Fugate was also discharged on May 1, 1951. It was stipulated that the cut-off date for her was November 27, 1953, when she stopped looking for work because she had been rejected so often because of her age. The record does not show how old she was. She resided in Spring City during the entire period of her discharge.
At the time of the discharges Hill was being paid 80 cents an hour and Fugate was being paid 95 cents an hour. At these rates, Hill would have earned $6,536.62 during the period of unemployment and Fugate would have earned $5,666.64. Neither Hill nor Fugate had any offsetting earnings during their periods of discharge.
The Trial Examiner found that the two employees made reasonable efforts to secure substantially equivalent positions, both as to type and salary, to those from which they were discharged, but were not able to do so. The Board adopted this finding and made the awards in their respective gross amounts. We are of the opinion that this finding of fact is supported by substantial evidence on the record considered as a whole, and is accepted by us. Section 160(e), Title 29, U.S.C.A. However, there is presented for consideration whether this finding was sufficient to support the awards.
The Trial Examiner ruled that it was to be expected that a discharge should continue for a certain period to seek positions at least equal to his prior position, both as to salary and other working conditions; that if he were to immediately accept a position at a substantially lower salary he might face a defense that he did not exercise proper care and diligence by doing so; yet there comes a time after opportunities for comparable jobs have been canvassed without success, when the job applicant must lower his sights or face a long period of idleness. He pointed out that the two employees were discharged May 1, 1951 and spent the next seven months in a fruitless search for comparable factory employment. He ruled that at that point, namely, January 1, 1952, they should have sought lower paying positions, which, although not 'desirable' from the salary standpoint, would have been satisfactory employment for one of their training, experience and background. He held that because of their lack of training and experience, there was no obligation upon them to obtain farm labor work or positions as waitresses or chambermaids.

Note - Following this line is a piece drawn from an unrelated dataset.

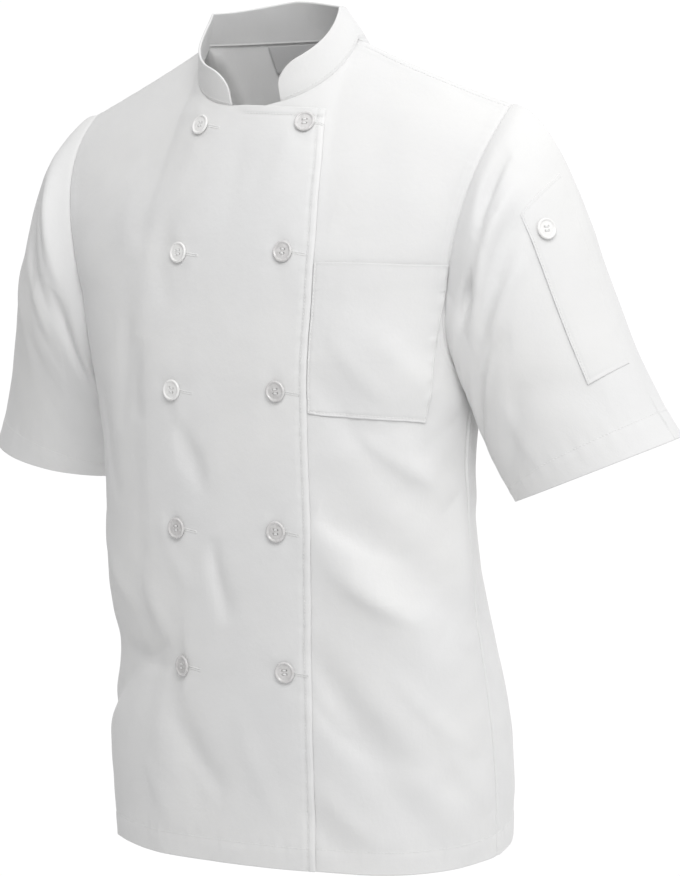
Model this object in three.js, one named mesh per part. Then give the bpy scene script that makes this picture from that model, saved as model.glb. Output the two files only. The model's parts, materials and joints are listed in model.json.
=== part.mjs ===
// Short-sleeved, double-breasted chef jacket, filled out as if worn, with no wearer.
// Millimetres, +Z up, the front faces -Y and the wearer's left is +X.
// The origin is the middle of the neck opening, level with the side neck points.
import * as THREE from "three";

// Cloth, gaps and hems
const CLOTH = 1.5;
const COLLAR_CLOTH = 2.4;
const TRIM_CLOTH = 1.2;
const SEAM_GAP = 0.42;
const COLLAR_GAP = 0.7;
const LIE_GAP = 0.8;
const LEAST_TURN = 0.65;
const OVERLAP_LIFT = 2.4;

// Heights
const HEM_Z = -737;
const NOTCH_Z = -225;
const UNDERARM_Z = -305;

// Share of the half width at which the armhole begins, and the neck's share of a shoulder row
const FRONT_NOTCH = 0.73;
const BACK_NOTCH = 0.72;
const NECK_SHARE = 0.36;

// Landmarks of one half; the wearer's right shoulder is held a little higher
const NECK_POINT = [83, 2, 0];
const NECK_FRONT = [0, -54, -61];
const NECK_BACK = [0, 64, 5];
const NECK_FRONT_BEND = 0.85;
const NECK_FRONT_SQUARE = 0.88;
const SHOULDER_TIP = { left: [227, 27, -62], right: [227, 27, -58] };
const SHOULDER_FROM_NECK = [50, 6, -24];
const SHOULDER_FROM_TIP = [-50, -10, 18];

// Rings of the body: half width, and depth of the front, the side seam and the back
const BODY_RINGS = [
  { z: -737, halfWidth: 195, front: -76, side: 58, back: 189 },
  { z: -660, halfWidth: 198, front: -78, side: 50, back: 185 },
  { z: -580, halfWidth: 197, front: -81, side: 38, back: 170 },
  { z: -500, halfWidth: 190, front: -85, side: 26, back: 144 },
  { z: -430, halfWidth: 186, front: -89, side: 18, back: 125 },
  { z: -350, halfWidth: 190, front: -93, side: 14, back: 119 },
  { z: -290, halfWidth: 201, front: -94, side: 13, back: 121 },
  { z: -225, halfWidth: 214, front: -90, side: 13, back: 123 },
];
// How square the rings are, across and in depth
const FRONT_FULLNESS = { across: 0.66, deep: 0.68 };
const BACK_FULLNESS = { across: 0.6, deep: 0.55 };

// Rows from the chest up to the neck and shoulder seam, 0 centre to 1 armhole: the way the cloth
// arrives at the seam, and how far each end keeps its direction
const FRONT_YOKE = [
  { t: 0, x: 0, y: 0.25, z: 0.97, arrive: 45, leave: 60 },
  { t: 0.36, x: -0.02, y: 0.55, z: 0.83, arrive: 62, leave: 75 },
  { t: 0.7, x: 0, y: 0.78, z: 0.62, arrive: 58, leave: 70 },
  { t: 1, x: -0.02, y: 0.8, z: 0.6, arrive: 66, leave: 72 },
];
const BACK_YOKE = [
  { t: 0, x: 0, y: -0.4, z: 0.92, arrive: 50, leave: 75 },
  { t: 0.36, x: 0, y: -0.75, z: 0.66, arrive: 95, leave: 80 },
  { t: 0.7, x: 0, y: -0.85, z: 0.5, arrive: 78, leave: 75 },
  { t: 1, x: 0, y: -0.8, z: 0.55, arrive: 62, leave: 66 },
];
const FRONT_SKEW = -0.2;
const BACK_SKEW = 0.08;

// Sleeve: round the armhole from the shoulder tip over the front, the way it leaves
const SLEEVE_START = [
  { round: 0, x: 0.97, y: -0.1, z: -0.12, leave: 74, arrive: 125 },
  { round: 0.12, x: 0.88, y: -0.5, z: -0.12, leave: 75, arrive: 118 },
  { round: 0.25, x: 0.8, y: -0.54, z: -0.3, leave: 74, arrive: 100 },
  { round: 0.38, x: 0.6, y: -0.25, z: -0.8, leave: 45, arrive: 60 },
  { round: 0.5, x: 0.35, y: 0.05, z: -0.94, leave: 30, arrive: 40 },
  { round: 0.75, x: 0.75, y: 0.45, z: -0.5, leave: 50, arrive: 85 },
  { round: 0.88, x: 0.92, y: 0.25, z: -0.3, leave: 62, arrive: 115 },
  { round: 1, x: 0.97, y: -0.1, z: -0.12, leave: 74, arrive: 125 },
];
const CUFF = {
  left: { centre: [287, 78, -384], outward: 80, forward: 71, tiltDegrees: 20 },
  right: { centre: [294, 78, -380], outward: 79, forward: 70, tiltDegrees: 13.5 },
};
const CUFF_BACK_LIFT_DEGREES = 9;
const CUFF_AXIS_SHARE = 0.8;
const CUFF_APPROACH = [0.35, 0.05, -0.2];

// Stand collar with rounded ends, which stand apart from the centre by different amounts
const COLLAR_END_X = { left: 34, right: 17 };
const COLLAR_END = { round: 24, share: 0.4 };
// Share from an end to the middle of the back, lean inwards and backwards, height
const COLLAR_RISE = [
  { f: 0, x: 0, y: -0.3, high: 30 },
  { f: 0.12, x: -0.08, y: -0.32, high: 31 },
  { f: 0.3, x: -0.25, y: -0.36, high: 31 },
  { f: 0.5, x: -0.5, y: -0.42, high: 33 },
  { f: 0.65, x: -0.5, y: -0.5, high: 35 },
  { f: 0.8, x: -0.34, y: -0.6, high: 38 },
  { f: 1, x: 0, y: -0.62, high: 41 },
];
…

But he pointed out there was available employment at the Southern Freezing and Preserving Company in Dayton, where one of their fellow dischargees had obtained employment, and that they had made no effort to obtain employment in the retail trades which in all probability would have furnished satisfactory employment at a lower rate of pay. He accordingly allowed offsetting deductions from January 1, 1952 on for amounts which in his opinion they probably could have earned in such lower paid employment. The Board refused to approve the Examiner's ruling, holding that there was no obligation on the part of a discriminatee to lower his sights and accept a lower paying position, and that the obligation to minimize his loss of earnings is satisfied if he makes reasonable efforts to find new employment which is substantially equivalent to the position from which he was discharged and is suitable to a person of his background and experience.

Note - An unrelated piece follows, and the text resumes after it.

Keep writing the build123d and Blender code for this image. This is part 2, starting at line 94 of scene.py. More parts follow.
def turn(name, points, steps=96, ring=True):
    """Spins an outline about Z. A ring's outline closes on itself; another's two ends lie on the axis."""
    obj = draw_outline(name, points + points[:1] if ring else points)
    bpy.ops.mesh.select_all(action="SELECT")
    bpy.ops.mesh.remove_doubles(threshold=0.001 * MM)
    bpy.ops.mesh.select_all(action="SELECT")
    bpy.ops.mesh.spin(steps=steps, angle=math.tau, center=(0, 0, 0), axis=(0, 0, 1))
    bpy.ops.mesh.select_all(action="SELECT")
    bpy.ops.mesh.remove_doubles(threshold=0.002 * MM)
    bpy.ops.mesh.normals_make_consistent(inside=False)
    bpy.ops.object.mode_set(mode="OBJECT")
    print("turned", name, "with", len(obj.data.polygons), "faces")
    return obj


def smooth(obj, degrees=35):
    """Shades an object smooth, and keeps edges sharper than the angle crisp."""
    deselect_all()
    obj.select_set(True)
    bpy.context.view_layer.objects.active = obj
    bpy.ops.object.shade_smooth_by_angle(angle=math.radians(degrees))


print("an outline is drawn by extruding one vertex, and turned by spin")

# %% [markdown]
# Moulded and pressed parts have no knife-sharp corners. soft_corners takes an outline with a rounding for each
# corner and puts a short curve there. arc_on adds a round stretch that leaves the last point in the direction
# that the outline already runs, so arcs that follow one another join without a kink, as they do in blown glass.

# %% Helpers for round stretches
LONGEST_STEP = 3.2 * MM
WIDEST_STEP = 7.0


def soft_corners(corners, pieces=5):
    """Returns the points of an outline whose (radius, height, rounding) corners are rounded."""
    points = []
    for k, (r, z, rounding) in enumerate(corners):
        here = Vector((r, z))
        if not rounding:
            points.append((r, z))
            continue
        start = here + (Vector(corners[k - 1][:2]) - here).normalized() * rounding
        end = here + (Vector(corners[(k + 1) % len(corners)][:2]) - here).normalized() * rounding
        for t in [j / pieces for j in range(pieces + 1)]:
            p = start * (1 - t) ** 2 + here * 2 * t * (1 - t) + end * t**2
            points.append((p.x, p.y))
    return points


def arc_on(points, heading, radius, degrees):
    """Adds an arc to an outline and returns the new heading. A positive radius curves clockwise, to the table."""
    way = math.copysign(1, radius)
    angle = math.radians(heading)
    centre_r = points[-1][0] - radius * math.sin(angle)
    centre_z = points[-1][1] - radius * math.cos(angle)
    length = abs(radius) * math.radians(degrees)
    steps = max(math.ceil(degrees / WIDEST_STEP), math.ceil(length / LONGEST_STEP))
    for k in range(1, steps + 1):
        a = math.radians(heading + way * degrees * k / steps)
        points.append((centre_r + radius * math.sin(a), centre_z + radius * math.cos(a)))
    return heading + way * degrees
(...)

If the Board's ruling on this legal issue applicable to back-pay awards is not the correct one, its finding that these two dischargees made reasonable efforts to secure 'substantially equivalent' positions is not decisive of the case. The Board has made no finding with respect to their efforts to obtain satisfactory, although lower-paid, employment in other available fields.

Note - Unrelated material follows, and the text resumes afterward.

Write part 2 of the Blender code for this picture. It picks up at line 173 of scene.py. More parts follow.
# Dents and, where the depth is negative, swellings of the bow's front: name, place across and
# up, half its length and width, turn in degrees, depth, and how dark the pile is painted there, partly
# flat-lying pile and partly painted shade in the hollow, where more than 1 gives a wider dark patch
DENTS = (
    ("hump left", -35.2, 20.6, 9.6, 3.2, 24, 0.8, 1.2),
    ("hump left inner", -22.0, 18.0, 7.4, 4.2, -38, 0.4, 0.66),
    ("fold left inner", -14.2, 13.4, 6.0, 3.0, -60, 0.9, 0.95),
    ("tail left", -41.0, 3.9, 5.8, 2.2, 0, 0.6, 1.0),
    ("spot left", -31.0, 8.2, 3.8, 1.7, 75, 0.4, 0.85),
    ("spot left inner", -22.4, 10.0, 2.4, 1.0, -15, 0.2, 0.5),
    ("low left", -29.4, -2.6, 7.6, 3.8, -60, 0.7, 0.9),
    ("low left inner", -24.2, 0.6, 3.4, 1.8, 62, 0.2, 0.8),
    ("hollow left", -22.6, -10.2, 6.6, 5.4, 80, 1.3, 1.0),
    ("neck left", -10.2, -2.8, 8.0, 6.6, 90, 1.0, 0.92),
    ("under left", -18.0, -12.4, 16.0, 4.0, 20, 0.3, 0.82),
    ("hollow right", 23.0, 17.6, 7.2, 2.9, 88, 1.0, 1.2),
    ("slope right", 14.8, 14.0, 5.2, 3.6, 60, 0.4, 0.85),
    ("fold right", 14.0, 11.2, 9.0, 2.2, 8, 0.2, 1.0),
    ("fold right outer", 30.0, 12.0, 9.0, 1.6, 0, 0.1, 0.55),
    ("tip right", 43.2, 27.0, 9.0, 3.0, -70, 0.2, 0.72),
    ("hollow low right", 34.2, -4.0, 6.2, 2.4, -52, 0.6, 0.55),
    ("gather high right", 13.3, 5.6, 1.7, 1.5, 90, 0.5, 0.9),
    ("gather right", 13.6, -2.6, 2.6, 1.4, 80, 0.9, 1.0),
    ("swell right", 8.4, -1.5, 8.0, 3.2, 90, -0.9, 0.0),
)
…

In Phelps Dodge Corp. v. N.L.R.B., 313 U.S. 177, 197-200, 61 S.Ct. 845, 854, 85 L.Ed. 1271, the Supreme Court approved a back-pay order of the Board which fixed the amount at what the employee normally would have earned if not discharged less his earnings during the discharge period. The Court said: 'Since only actual losses should be made good, it seems fair that deductions should be made not only for actual earnings by the worker but also for losses which he willfully incurred.' It also referred to the opportunity of the Board to 'give appropriate weight to a clearly unjustifiable refusal to take desirable new employment.' In N.L.R.B. v. Seven-Up Bottling Co., 344 U.S. 344, 346, 73 S.Ct. 287, 97 L.Ed. 377, the Court said that in making back-pay awards, the Board must have regard for considerations governing the mitigation of damages. See: N.L.R.B. v. Stilley Plywood Co., 4 Cir., 199 F.2d 319, 321. This does not expressly answer the question now presented. Restatement, Contracts, Sect. 336(1)(d). We are of the opinion, however, that the usual wage earner, reasonably conscious of the obligation to support himself and family by suitable employment, after inability over a reasonable period of time to obtain the kind of employment to which he is accustomed, would consider other available, suitable employment at a somewhat lower rate of pay 'desirable new employment.' The fact that a married woman employee is being supported by her husband during the discharge period should not relieve her of the obligation to accept suitable employment. The failure of these two employees, under the conditions existing in the present case, to seek or take other suitable, available employment, although at a lower rate of pay, over a period of approximately three years, constitutes to some extent at least loss of earnings 'willfully incurred.' We are of the opinion that the Board was in error in making the back-pay awards without offsetting credits against such losses. N.L.R.B. v. Pugh & Barr, Inc., 4 Cir., 207 F.2d 409; N.L.R.B. v. Moss Planing Mill Co., 4 Cir., 224 F.2d 702; N.L.R.B. v. Alaska S.S. Co., 9 Cir., 211 F.2d 357, 360-361. When such credits should begin and in what amounts they should be allowed are questions which should receive the consideration of the Board.
Enforcement of the Board's order is denied and the case is remanded to the Board for additional findings with respect to this issue, with leave to the parties to present further evidence if so desired.